Plot with random data showing homoscedasticity.

In statistics, a sequence or a vector of random variables is homoscedastic if all random variables in the sequence or vector have the same finite variance. This is also known as homogeneity of variance. The complement is called heteroscedasticity. The assumption of homoscedasticity simplifies mathematical and computational treatment and may lead to good estimation results (e.g. in data mining) even if the assumption is not true.

Serious violations in homoscedasticity (assuming a distribution of data is homoscedastic when in actuality it is heteroscedastic) result in underemphasizing the Pearson coefficient. Assuming homoscedasticity assumes that variance is fixed throughout a distribution.

In a scatterplot of data, homoscedasticity looks like an oval (most X values are concentrated around the mean of Y, with fewer and fewer X values as Y becomes more extreme in either direction). If a scatterplot looks like any geometric shape other than an oval, the rules of homoscedasticity may have been violated.

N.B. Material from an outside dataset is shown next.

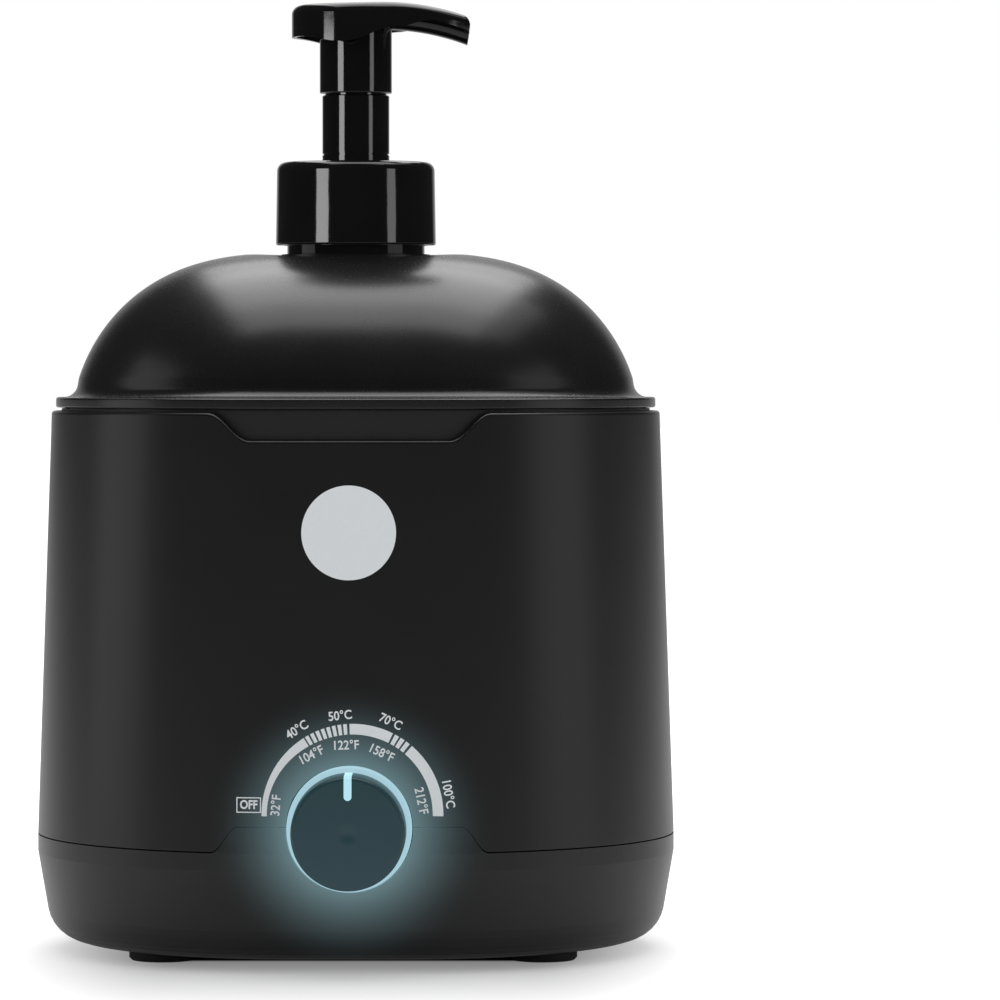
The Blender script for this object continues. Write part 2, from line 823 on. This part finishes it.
def pump_head():
    """The head's shell: its outside and the hollow under it, joined at the walls' lower edge."""
    outline = head_outline()
    bm = grid_mesh(head_top_rows(outline))
    spare = bpy.data.meshes.new("under")
    under = grid_mesh(head_hollow_rows(outline))
    under.to_mesh(spare)
    under.free()
    bm.from_mesh(spare)
    bpy.data.meshes.remove(spare)
    bmesh.ops.remove_doubles(bm, verts=bm.verts, dist=1e-6)
    bmesh.ops.recalc_face_normals(bm, faces=bm.faces)
    piece = add_piece("head_form", bm, "gloss_black", "head", ["pump_head"])
    smooth(piece, 50)


def head_sleeve():
    """The sleeve under the head that slides over the stem."""
    sleeve_r = 10.65 * mm
    bore = 9.15 * mm
    top = head_top_z - 3 * mm
    section = rounded([
        (bore, head_low.z, 0.3 * mm),
        (sleeve_r, head_low.z, 0.3 * mm),
        (sleeve_r, top, 0),
        (bore, top, 0),
    ], 4)
    bm = turned(section + section[:1], (0, axis_y))
    smooth(add_piece("head_sleeve", bm, "gloss_black", "head"))


def foam_tube():
    """The tube that carries the foam, bent under the spout. The tip's plane cuts its end."""
    tube_r = 3.2 * mm
    wall = 0.8 * mm
    arc_r = 73.3 * mm
    first = math.radians(1.5)
    tip_x = spout_reach
    tip_z = head_ridge(tip_x)

    def line(radius, t, backwards):
        """Points of one long line of the tube's outside or bore."""
        across = radius * math.sin(t)
        rho = arc_r + radius * math.cos(t)
        reach = (tip_x - ridge_x) * math.cos(tip_lean) - (tip_z - bend_z) * math.sin(tip_lean)
        last = tip_lean + math.asin(reach / rho)
        turns = [first + (last - first) * i / 28 for i in range(29)]
        points = [
            (ridge_x + rho * math.sin(a), axis_y + across, bend_z + rho * math.cos(a))
            for a in turns
        ]
        return points[::-1] if backwards else points

    rows = [line(tube_r, t, False) + line(tube_r - wall, t, True) for t in circle(40)]
    bm = grid_mesh(rows, close_rows=True)
    smooth(add_piece("foam_tube", bm, "gloss_black", "head"))


pump_head()
head_sleeve()
foam_tube()


# ---------- Knob and light ring ----------

def knob():
    """A closed form with a soft edge and a faint dimple. Its hollow and hub are in the CAD only."""
    dimple_r = 3.3 * mm
    dimple_deep = 0.32 * mm
    edge_soft = 1.1 * mm
    section = rounded([
        (0, knob_back_y, 0),
        (knob_r + 0.2 * mm, knob_back_y, 0.3 * mm),
        (knob_r, knob_face_y, edge_soft),
        (dimple_r, knob_face_y, 0),
    ], 7)
    dimple = [
        (dimple_r * (1 - i / 8), knob_face_y + dimple_deep * ease(i / 8))
        for i in range(1, 9)
    ]
    bm = turned_front(section + dimple)
    piece = add_piece("knob_form", bm, "knob_dark", "knob", ["knob"])
    smooth(piece, 50)


def pointer():
    """The glowing bar in the knob's face and over its edge, with a round inner end."""
    half = 1.1 * mm
    start = knob_z + 9.4 * mm + half
    edge_r = 1.1 * mm
    proud = 0.05 * mm
    thick = 0.3 * mm
    turns = [math.radians(a) for a in range(180, 361, 20)]
    end = [(half * math.cos(t), start + half * math.sin(t)) for t in turns]
    line = [(knob_r - edge_r, knob_front_y)]
    for k in range(1, 8):
        t = math.radians(90 * k / 7)
        out = knob_r + (edge_r + proud) * math.sin(t) - edge_r
        line.append((out, knob_face_y + edge_r - (edge_r + face_inset) * math.cos(t)))
    line.append((knob_r + 0.24 * mm, knob_back_y - 0.3 * mm))
    bm = bmesh.new()
    face = [bm.verts.new((x, knob_front_y, z)) for x, z in end]
    bm.faces.new(face)
    left, right = [face[0]], [face[-1]]
    for out, y in line:
        left.append(bm.verts.new((-half, y, knob_z + out)))
        right.append(bm.verts.new((half, y, knob_z + out)))
    for i in range(len(left) - 1):
        bm.faces.new((left[i], right[i], right[i + 1], left[i + 1]))
    bmesh.ops.recalc_face_normals(bm, faces=bm.faces)
    if sum(face.normal.y for face in bm.faces) > 0:
        bmesh.ops.reverse_faces(bm, faces=bm.faces)
    bmesh.ops.solidify(bm, geom=bm.faces[:], thickness=thick)
    piece = add_piece("pointer_form", bm, "pointer_light", "knob", ["knob_pointer"])
    smooth(piece)


def light_ring():
    """The milky ring round the knob, with a soft front edge, without the CAD's hidden flange."""
    front = front_y(0, knob_z) - ring_out
    back = ring_high.y
    bore = 13.4 * mm
    section = rounded([
        (bore, front, 0.3 * mm),
        (bore, back, 0),
        (ring_r, back, 0),
        (ring_r, front, 0.5 * mm),
    ], 5)
    bm = turned_front(section + section[:1])
    smooth(add_piece("ring_form", bm, "ring_clear", "machine", ["light_ring"]))


knob()
pointer()
light_ring()


# ---------- Dial print ----------

def on_front(x, z):
    """The point of the housing's front at (x, z), a little proud of it."""
    ink_proud = 0.03 * mm
    return (x, front_y(x, z) - ink_proud, z)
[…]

(Note: There seems to be no standard agreed-upon spelling for these words; they are sometimes spelled homo- or heteroskedastic or (incorrectly) -schedastic, depending on location and personal taste. In Britain, for example, it is sometimes spelled (spelt) homoskedastic, which is an exception to the rule that American spellings are usually more faithful to the etymologies than British spellings.)

[edit] Testing

You can test if the residuals are homoscedastic using the Breusch-Pagan test, which regresses square residuals to Independent variables. The BP test is sensitive to normality so for general purpose use the Koenkar-Basset or generalized Breusch-Pagan test statistic. For testing for group wise heteroscedasticity, you need to use the Goldfeld-Quandt Test.